A Certain Lack of Coherence: Writings on Art and Cultural Politics. - book reviews

ArtForum, Summer, 1994 by Bell Hooks

A Certain Lack of Coherence: Writings on Art and Cultural Politics, by Jimmie Durham, ed. Jean Fisher. London: Kala Press, 1993. 255 pp. 18 illustrations. $18.95.

An insightful essay is like that cut on your favorite record, tape, or CD that you play over and over again 'cause it sounds so good. And Jimmie Durham's collection has its share of good cuts. A Certain Lack of Coherence merges passionate revolutionary commitment to social justice and transformation with an awesomely intense devotion to making art. The clarity of purpose in his writing confronts and challenges the reader.

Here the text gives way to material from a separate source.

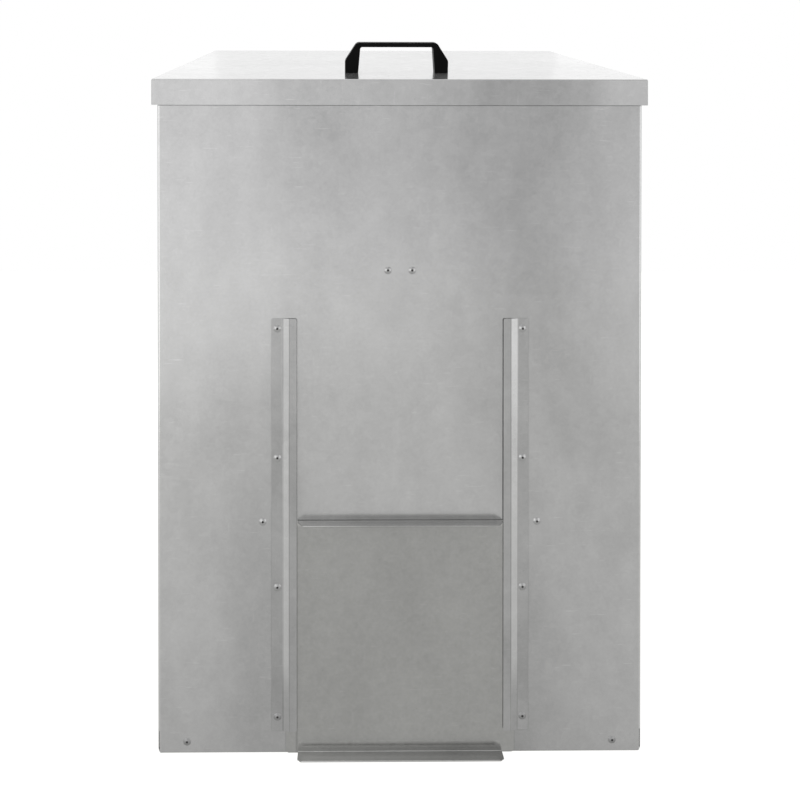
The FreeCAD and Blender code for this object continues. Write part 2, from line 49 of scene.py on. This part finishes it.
class Graph:
    """The node tree of a material or a world, with short calls for the nodes used here."""

    def __init__(self, owner, output="ShaderNodeOutputMaterial"):
        owner.use_nodes = True
        self.tree = owner.node_tree
        self.tree.nodes.clear()
        self.out = self.add(output)

    def add(self, kind, inputs=None, **settings):
        node = self.tree.nodes.new(kind)
        for key, value in settings.items():
            setattr(node, key, value)
        for key, value in (inputs or {}).items():
            self.put(node.inputs[key], value)
        return node

    def put(self, socket, value):
        """Sets a socket to a value, or joins it to the output that is to feed it."""
        if isinstance(value, bpy.types.NodeSocket):
            self.tree.links.new(value, socket)
        else:
            socket.default_value = value

    def show(self, shader):
        """Joins the finished shader to the output."""
        self.tree.links.new(shader.outputs[0], self.out.inputs["Surface"])

    def principled(self, **inputs):
        names = {key.replace("_", " "): value for key, value in inputs.items()}
        self.show(self.add("ShaderNodeBsdfPrincipled", names))

    def math(self, operation, a, b=0.0):
        node = self.add("ShaderNodeMath", operation=operation)
        self.put(node.inputs[0], a)
        self.put(node.inputs[1], b)
        return node.outputs[0]

    def total(self, first, *others):
        for other in others:
            first = self.math("ADD", first, other)
        return first

    def product(self, first, *others):
        for other in others:
            first = self.math("MULTIPLY", first, other)
        return first

    def centred(self, value, amount):
        """A 0-1 texture turned into plus or minus half the amount."""
        return self.product(self.math("SUBTRACT", value, 0.5), amount)

    def ramp(self, value, none, full, amount=1.0):
        """0 at none and the amount at full, which may lie below none."""
        return self.add("ShaderNodeMapRange", {
            "Value": value, "From Min": none, "From Max": full, "To Min": 0.0, "To Max": amount,
        }).outputs["Result"]

    def mask(self, value, none, full, still_full=None, none_again=None):
        """0 at none and 1 at full, and then back to 0 if the last two are given."""
        rise = self.ramp(value, none, full)
        if still_full is None:
            return rise
        return self.product(rise, self.ramp(value, none_again, still_full))

    def coordinates(self):
        """The piece's own coordinates in metres, which go with it when it moves."""
        return self.add("ShaderNodeTexCoord").outputs["Object"]

    def scaled(self, scale=(1.0, 1.0, 1.0), offset=(0.0, 0.0, 0.0)):
        return self.add("ShaderNodeMapping", {
            "Vector": self.coordinates(), "Scale": scale, "Location": offset,
        }).outputs["Vector"]

    def noise(self, vector, scale=1.0, detail=2.0, roughness=0.5, output="Fac"):
        return self.add("ShaderNodeTexNoise", {
            "Vector": vector, "Scale": scale, "Detail": detail, "Roughness": roughness,
        }).outputs[output]

    def stirred(self, vector, scale, amount):
        """The vector pushed about by a noise, which gives cells uneven edges."""
        push = self.add("ShaderNodeVectorMath", {
            0: self.noise(vector, scale, output="Color"), 1: (amount, amount, amount),
        }, operation="MULTIPLY")
        moved = self.add("ShaderNodeVectorMath", {0: vector, 1: push.outputs[0]}, operation="ADD")
        return moved.outputs[0]

    def cells(self, vector, scale):
        """One random grey per crystal."""
        voronoi = self.add("ShaderNodeTexVoronoi", {"Vector": vector, "Scale": scale})
        split = self.add("ShaderNodeSeparateColor", {"Color": voronoi.outputs["Color"]})
        return split.outputs["Red"]

    def painted_crease_shade(self, reach, amount, closed=0.55):
        """Painted shade where surfaces nearly touch: under a rim, beside a rivet or a lapped sheet.

        It is full where only the closed share of the space around is open.
        """
        near = self.add("ShaderNodeAmbientOcclusion", {"Distance": reach}, samples=8)
        return self.ramp(near.outputs["AO"], none=1.0, full=closed, amount=-amount)

    def tint(self, factor, dark, light, start=0.0, end=1.0):
        """The dark colour up to a factor of start, and the light one from a factor of end."""
        node = self.add("ShaderNodeValToRGB", {"Fac": factor})
        stops = ((start, dark), (end, light))
        for element, (position, colour) in zip(node.color_ramp.elements, stops):
            element.position = position
            element.color = (*colour, 1.0)
        return node.outputs["Color"]

    def bump(self, height, strength, distance, normal=None):
        inputs = {"Height": height, "Strength": strength, "Distance": distance}
        if normal is not None:
            inputs["Normal"] = normal
        return self.add("ShaderNodeBump", inputs).outputs["Normal"]

    def places(self):
        """Where a point of the piece lies, by the names that the tables of wear and painted light use.
        """
        split = self.add("ShaderNodeSeparateXYZ", {"Vector": self.coordinates()})
        x, y, z = (split.outputs[axis] for axis in "XYZ")
        out = self.math("ABSOLUTE", x)
        return {
            "x": x,
            "z": z,
            "out": out,
            "side": self.math("SUBTRACT", SIDE_FACE, out),
            "end": self.math("SUBTRACT", BACK_FACE, self.math("ABSOLUTE", y)),
            "proud": self.math("SUBTRACT", FRONT_FACE, y),
        }

    def patch(self, places, amount, **limits):
        """The amount, where a point is within all the limits."""
        masks = [self.mask(places[name], *limit) for name, limit in limits.items()]
        return self.product(*masks, amount)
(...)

Through his work as an activist in the struggle for Native American rights, and from his experience of crossing the borders between the world of his Cherokee family and community of origin into a broader social context, Durham has garnered an expansive critical awareness of the interconnectedness between cultural practices and the politics of domination. In "Creativity and the Social Process" he offers his credo for making art: "I think the purpose of art is to help people interpret their world so that they may be better able to change it in positive ways." In opposition to the kind of privatized vision of art that privileges the individual's own relationship to his or her work and suggests no desire for any more interactive art process, Durham challenges us to consider how our understanding and engagement with art would change if art were recognized as part of a "social dialogue," if we could accept art as existing for "the purpose of critical social interpretation." His challenge is a critical intervention in the assumptions that overdetermine artistic practice and the valuation and marketing of art.

When speaking of artistic production, Durham talks to everyone, but a number of essays in this collection are clearly addressed to a white audience, as when Durham announces, "I feel fairly sure that I could address the entire world if only I had a place to stand. You have made everything your turf. In every field, on every issue, the ground has already been covered." His engagement in critical dialogue with this audience does not exclude nonwhite readers, it simply requires that they consciously situate themselves: we can either enter these texts as voyeurs watching the spectacle, or we can choose sides. Durham's essays (like some of my own) generate a feeling of disease in the reader because he is not content to have us passively consume his thoughts. The style of the writing contests, interrogates, and demands. One clear demand is that we know what side we are on, what causes we are willing to stand up for, whether we have any commitment to social change that would lead us to sacrifice, give up, surrender, [Incomplete Text in Original Publication]

Durham understands firsthand need for coalition across differences of culture, nationality, ethnicity, race. Not only does he share a perspective with the diasporic black liberation struggles that shaped and informed his work, he is able to critique the failings of those struggles. Although his polemical writing is fully engaged with his Native American cultural legacy, Durham cautions against a narrow understanding of self and identity. His critique of notions of authenticity resonates for all marginal groups who are struggling to reclaim the space of our history and resistance, and who, in the process, overvalorize our cultures of origin in ways that produce serious critical blind spots. Challenging the narrow nationalist notions that invite marginal groups to invest in ideas of purity and authenticity that simply mirror the destructive Eurocentric cultural imperialism we would resist, Durham concludes A Certain Lack of Coherence by admonishing Native Americans, and all of us who occupy spaces outside the white mainstream, to remember that "we are from the past, but we echo and reverberate in the present. What a responsibility! It is necessary that, with great urgency, we all speak well, and listen well. We, you and I, must remember everything. We must especially remember those things we never knew. Obviously that process cannot begin with longer lists of facts. It needs newer, and much more complex, kinds of metaphors. Perhaps we must trust confusion more, for a while, and be deeply suspicious of simple stories, simple acts." This call for critical vigilance--in the making of art, the revisioning of history, and the creation of a culture of resistance--can be heard throughout Durham's work, in his art, in these essays.